Darwin est rendu indirectement responsable du créationnisme, mouvement religieux protestant fondamentaliste, né en réaction au darwinisme et qui défend l’idée d’un monde créé par Dieu comme il est écrit dans la Bible il y a 6 000 ans. Un courant met en avant l’idée d’un « dessein intelligent », adaptation moderne du créationnisme. Il accepte l’idée de l’évolution, mais elle a été pilotée par une puissance divine. Pas de hasard dans la création de l’homme, dont l’évolution à travers des millénaires est programmée par Dieu. Le créationnisme et le néo-créationnisme se posent comme religions, mais aussi comme thèses scientifiques d’explication du monde et de la diversité du vivant.

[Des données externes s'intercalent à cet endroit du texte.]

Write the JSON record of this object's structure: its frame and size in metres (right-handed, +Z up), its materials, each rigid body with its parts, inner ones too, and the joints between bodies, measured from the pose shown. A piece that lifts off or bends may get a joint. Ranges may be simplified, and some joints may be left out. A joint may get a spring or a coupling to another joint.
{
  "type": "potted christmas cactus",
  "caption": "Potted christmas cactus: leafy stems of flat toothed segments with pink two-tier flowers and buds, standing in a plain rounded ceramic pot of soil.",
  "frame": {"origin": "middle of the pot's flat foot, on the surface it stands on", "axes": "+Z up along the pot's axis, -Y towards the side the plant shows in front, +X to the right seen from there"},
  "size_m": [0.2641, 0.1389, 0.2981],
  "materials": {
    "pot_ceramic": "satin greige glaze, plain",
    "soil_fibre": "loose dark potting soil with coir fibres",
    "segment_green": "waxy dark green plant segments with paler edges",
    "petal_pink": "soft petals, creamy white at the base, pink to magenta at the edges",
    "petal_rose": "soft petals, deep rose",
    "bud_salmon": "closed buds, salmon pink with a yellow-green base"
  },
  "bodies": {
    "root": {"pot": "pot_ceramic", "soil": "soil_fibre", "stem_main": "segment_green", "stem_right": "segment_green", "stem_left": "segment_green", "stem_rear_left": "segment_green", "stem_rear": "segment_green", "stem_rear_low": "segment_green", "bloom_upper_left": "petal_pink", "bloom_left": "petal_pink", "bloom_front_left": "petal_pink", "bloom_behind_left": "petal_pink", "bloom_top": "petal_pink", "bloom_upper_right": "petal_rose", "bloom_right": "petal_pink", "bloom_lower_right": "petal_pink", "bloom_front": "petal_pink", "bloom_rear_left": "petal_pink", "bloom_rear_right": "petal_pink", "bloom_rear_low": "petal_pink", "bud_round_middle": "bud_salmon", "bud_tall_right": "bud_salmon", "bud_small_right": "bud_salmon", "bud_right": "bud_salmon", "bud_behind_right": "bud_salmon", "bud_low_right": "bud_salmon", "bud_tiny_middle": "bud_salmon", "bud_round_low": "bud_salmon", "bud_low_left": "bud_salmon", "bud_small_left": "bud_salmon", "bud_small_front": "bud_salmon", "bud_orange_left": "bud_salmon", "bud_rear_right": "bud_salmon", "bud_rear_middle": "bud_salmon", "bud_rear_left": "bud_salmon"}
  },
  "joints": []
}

Cependant pour de nombreux scientifiques Darwin est un jalon essentiel de la science moderne. Hervé Le Gudayer du CNRS écrit en 2009 « La théorie de l’évolution au sens darwinien du terme est actuellement le meilleur cadre conceptuel que nous ayons à notre disposition pour comprendre rationnellement l’instabilité du vivant, pour penser un monde naturel essentiellement dynamique. »
Enfin s’il existe une dérive de la pensée de Darwin, il n’en est pas responsable. Pour sa part il fut anti-esclavagiste et loin de réclamer l’élimination des plus faibles il voit dans la protection de ces derniers l’indice du degré de civilisation et récuse totalement l’eugénisme.